> Stated exercise
Copy every line of the data exactly, leaving nothing out.

=====

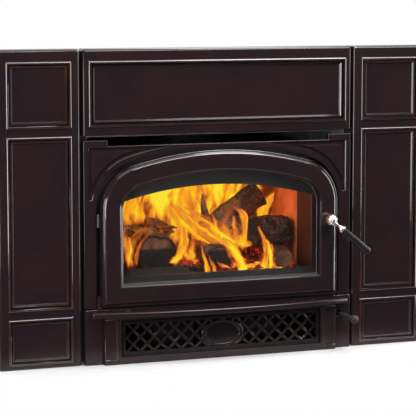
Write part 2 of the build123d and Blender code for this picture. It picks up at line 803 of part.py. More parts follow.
# --- Door ------------------------------------------------------------------------------------
with BuildPart() as door_frame:
    with BuildSketch(front_plane(door_back)):
        add(arch_face(0, door_bottom))
    extrude(amount=door_back - door_ledge)
    with BuildSketch(front_plane(door_ledge)):
        add(arch_face(door_edge_width - door_step, door_bottom + door_edge_width - door_step))
    with BuildSketch(front_plane(door_face)):
        add(arch_face(door_edge_width, door_bottom + door_edge_width))
    loft()
    # Window: a ledge that falls inwards from the front, a rebate for the glass from the back.
    with BuildSketch(front_plane(door_face + window_drop)):
        add(arch_face(window_inset + window_slope, door_bottom + window_inset + window_slope))
    with BuildSketch(front_plane(door_face)):
        add(arch_face(window_inset, door_bottom + window_inset))
    loft(mode=Mode.SUBTRACT)
    with BuildSketch(front_plane(door_ledge)):
        add(arch_face(window_opening_inset, door_bottom + window_opening_inset))
    with BuildSketch(front_plane(door_face + window_drop)):
        add(arch_face(window_inset + window_slope, door_bottom + window_inset + window_slope))
    loft(mode=Mode.SUBTRACT)
    with BuildSketch(front_plane(door_back)):
        add(arch_face(window_opening_inset, door_bottom + window_opening_inset))
    extrude(amount=door_back - door_ledge, mode=Mode.SUBTRACT)
    with BuildSketch(front_plane(door_back)):
        add(arch_face(glass_inset, door_bottom + glass_inset))
    extrude(amount=door_back - tape_front, mode=Mode.SUBTRACT)
    with BuildSketch(front_plane(door_back)):
        add(arch_face(rim_width, door_bottom + rim_width))
    extrude(amount=door_back - land_y, mode=Mode.SUBTRACT)
    # Groove for the rope gasket.
    with BuildSketch(front_plane(door_back)):
        add(arch_face(door_rope_inset, door_bottom + door_rope_inset))
        add(
            arch_face(rope_inner_inset, door_bottom + rope_inner_inset),
            mode=Mode.SUBTRACT,
        )
    extrude(amount=door_rope_seat, mode=Mode.SUBTRACT)
    with BuildSketch(front_plane(land_y)):
        with Locations(*clip_places):
            with Locations((0, clip_screw_offset)):
                Circle(clip_screw_radius + running_gap)
    extrude(amount=clip_screw_length, mode=Mode.SUBTRACT)
    with BuildSketch(front_plane(door_back)):
        with Locations((handle_x, handle_z)):
            Circle(spindle_radius + running_gap)
    extrude(amount=door_back - door_face, mode=Mode.SUBTRACT)
    # Knuckles above the casting's lugs, with notches that clear those lugs.
    for low in lug_heights:
        with BuildSketch(Plane.XY.offset(low - knuckle_clearance)):
            with Locations((hinge_x, hinge_y)):
                Circle(knuckle_radius + knuckle_clearance)
        extrude(amount=lug_thickness + 2 * knuckle_clearance, mode=Mode.SUBTRACT)
        with BuildSketch(Plane.XY.offset(low + lug_thickness + seat_gap)):
            with Locations((hinge_x, hinge_y)):
                Circle(knuckle_radius)
            with Locations((hinge_x + knuckle_radius / 2, hinge_y)):
                Rectangle(knuckle_radius, 2 * knuckle_radius)
        extrude(amount=knuckle_length)
        with BuildSketch(Plane.XY.offset(low + lug_thickness + seat_gap)):
            with Locations((hinge_x, hinge_y)):
                Circle(hinge_pin_radius + running_gap)
        extrude(amount=knuckle_length, mode=Mode.SUBTRACT)
export(door_frame, "door_frame")

with BuildPart() as door_glass:
    with BuildSketch(front_plane(land_y)):
        add(arch_face(glass_inset, door_bottom + glass_inset))
    extrude(amount=glass_thickness)
export(door_glass, "door_glass")

with BuildPart() as glass_gasket:
    with BuildSketch(front_plane(land_y - glass_thickness)):
        add(arch_face(glass_inset, door_bottom + glass_inset))
        add(
            arch_face(window_opening_inset, door_bottom + window_opening_inset),
            mode=Mode.SUBTRACT,
        )
    extrude(amount=glass_tape)
export(glass_gasket, "glass_gasket")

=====

> Answer below
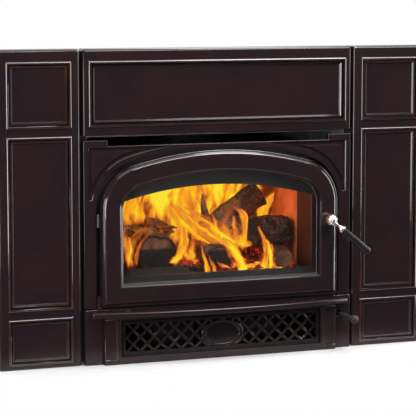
Write part 2 of the build123d and Blender code for this picture. It picks up at line 803 of part.py. More parts follow.
# --- Door ------------------------------------------------------------------------------------
with BuildPart() as door_frame:
    with BuildSketch(front_plane(door_back)):
        add(arch_face(0, door_bottom))
    extrude(amount=door_back - door_ledge)
    with BuildSketch(front_plane(door_ledge)):
        add(arch_face(door_edge_width - door_step, door_bottom + door_edge_width - door_step))
    with BuildSketch(front_plane(door_face)):
        add(arch_face(door_edge_width, door_bottom + door_edge_width))
    loft()
    # Window: a ledge that falls inwards from the front, a rebate for the glass from the back.
    with BuildSketch(front_plane(door_face + window_drop)):
        add(arch_face(window_inset + window_slope, door_bottom + window_inset + window_slope))
    with BuildSketch(front_plane(door_face)):
        add(arch_face(window_inset, door_bottom + window_inset))
    loft(mode=Mode.SUBTRACT)
    with BuildSketch(front_plane(door_ledge)):
        add(arch_face(window_opening_inset, door_bottom + window_opening_inset))
    with BuildSketch(front_plane(door_face + window_drop)):
        add(arch_face(window_inset + window_slope, door_bottom + window_inset + window_slope))
    loft(mode=Mode.SUBTRACT)
    with BuildSketch(front_plane(door_back)):
        add(arch_face(window_opening_inset, door_bottom + window_opening_inset))
    extrude(amount=door_back - door_ledge, mode=Mode.SUBTRACT)
    with BuildSketch(front_plane(door_back)):
        add(arch_face(glass_inset, door_bottom + glass_inset))
    extrude(amount=door_back - tape_front, mode=Mode.SUBTRACT)
    with BuildSketch(front_plane(door_back)):
        add(arch_face(rim_width, door_bottom + rim_width))
    extrude(amount=door_back - land_y, mode=Mode.SUBTRACT)
    # Groove for the rope gasket.
    with BuildSketch(front_plane(door_back)):
        add(arch_face(door_rope_inset, door_bottom + door_rope_inset))
        add(
            arch_face(rope_inner_inset, door_bottom + rope_inner_inset),
            mode=Mode.SUBTRACT,
        )
    extrude(amount=door_rope_seat, mode=Mode.SUBTRACT)
    with BuildSketch(front_plane(land_y)):
        with Locations(*clip_places):
            with Locations((0, clip_screw_offset)):
                Circle(clip_screw_radius + running_gap)
    extrude(amount=clip_screw_length, mode=Mode.SUBTRACT)
    with BuildSketch(front_plane(door_back)):
        with Locations((handle_x, handle_z)):
            Circle(spindle_radius + running_gap)
    extrude(amount=door_back - door_face, mode=Mode.SUBTRACT)
    # Knuckles above the casting's lugs, with notches that clear those lugs.
    for low in lug_heights:
        with BuildSketch(Plane.XY.offset(low - knuckle_clearance)):
            with Locations((hinge_x, hinge_y)):
                Circle(knuckle_radius + knuckle_clearance)
        extrude(amount=lug_thickness + 2 * knuckle_clearance, mode=Mode.SUBTRACT)
        with BuildSketch(Plane.XY.offset(low + lug_thickness + seat_gap)):
            with Locations((hinge_x, hinge_y)):
                Circle(knuckle_radius)
            with Locations((hinge_x + knuckle_radius / 2, hinge_y)):
                Rectangle(knuckle_radius, 2 * knuckle_radius)
        extrude(amount=knuckle_length)
        with BuildSketch(Plane.XY.offset(low + lug_thickness + seat_gap)):
            with Locations((hinge_x, hinge_y)):
                Circle(hinge_pin_radius + running_gap)
        extrude(amount=knuckle_length, mode=Mode.SUBTRACT)
export(door_frame, "door_frame")

with BuildPart() as door_glass:
    with BuildSketch(front_plane(land_y)):
        add(arch_face(glass_inset, door_bottom + glass_inset))
    extrude(amount=glass_thickness)
export(door_glass, "door_glass")

with BuildPart() as glass_gasket:
    with BuildSketch(front_plane(land_y - glass_thickness)):
        add(arch_face(glass_inset, door_bottom + glass_inset))
        add(
            arch_face(window_opening_inset, door_bottom + window_opening_inset),
            mode=Mode.SUBTRACT,
        )
    extrude(amount=glass_tape)
export(glass_gasket, "glass_gasket")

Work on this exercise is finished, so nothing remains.